Task directions → Go from the first line to the line with "from math import cos, radians, sin, sqrt" and return those lines verbatim, ends included.

Source excerpt →

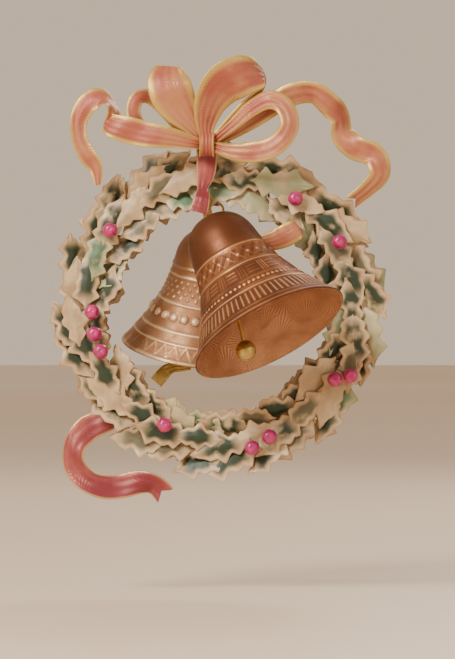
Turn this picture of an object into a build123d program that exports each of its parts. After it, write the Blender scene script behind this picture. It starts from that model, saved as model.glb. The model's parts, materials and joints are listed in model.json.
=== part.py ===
from build123d import *

import os
from math import cos, radians, sin, sqrt

# A hanging bell ornament: a holly wreath on a wire ring, a ribbon bow at its top, and two bells
# with clappers that hang in the opening from a ribbon strap. Millimetres, +Z up, the front faces
# -Y, and the origin is the middle of the hanging eye.

os.makedirs("parts", exist_ok=True)

# ---- wreath frame -------------------------------------------------------------------------------
ring_radius = 84.0
ring_wire_radius = 1.6
tab_width = 10.0
tab_thickness = 1.2
tab_tip = 6.5
eye_radius = 3.0
barrel_inner = 2.0
barrel_outer = 3.2
eye_right = 4.0
eye_up = 93.0
eye_back = barrel_outer - tab_thickness / 2

# ---- holly twigs --------------------------------------------------------------------------------
twig_count = 14
first_twig_angle = 97.4
stem_radius = 1.5
stem_depth = 3.3
stem_start = -16.0
stem_end = 8.0
petiole_radius = 0.8
leaf_thickness = 0.8
leaf_base_depth = 8.0
leaf_pitch = 4.0
leaf_roll = 25.0
leaf_splay = 22.0
leaf_scallop = 0.1
outer_leaf = {"length": 40.0, "half_width": 9.5, "along": -12.0, "out": 4.0}
inner_leaf = {"length": 34.0, "half_width": 8.5, "along": -10.0, "out": -4.0}
wrap_radius = 5.4
wrap_wire_radius = 0.5
wrap_places = (-8.0, 5.0)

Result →
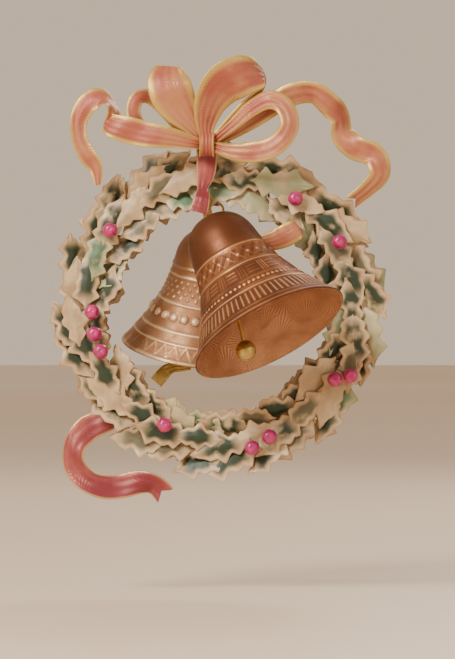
Turn this picture of an object into a build123d program that exports each of its parts. After it, write the Blender scene script behind this picture. It starts from that model, saved as model.glb. The model's parts, materials and joints are listed in model.json.
=== part.py ===
from build123d import *

import os
from math import cos, radians, sin, sqrt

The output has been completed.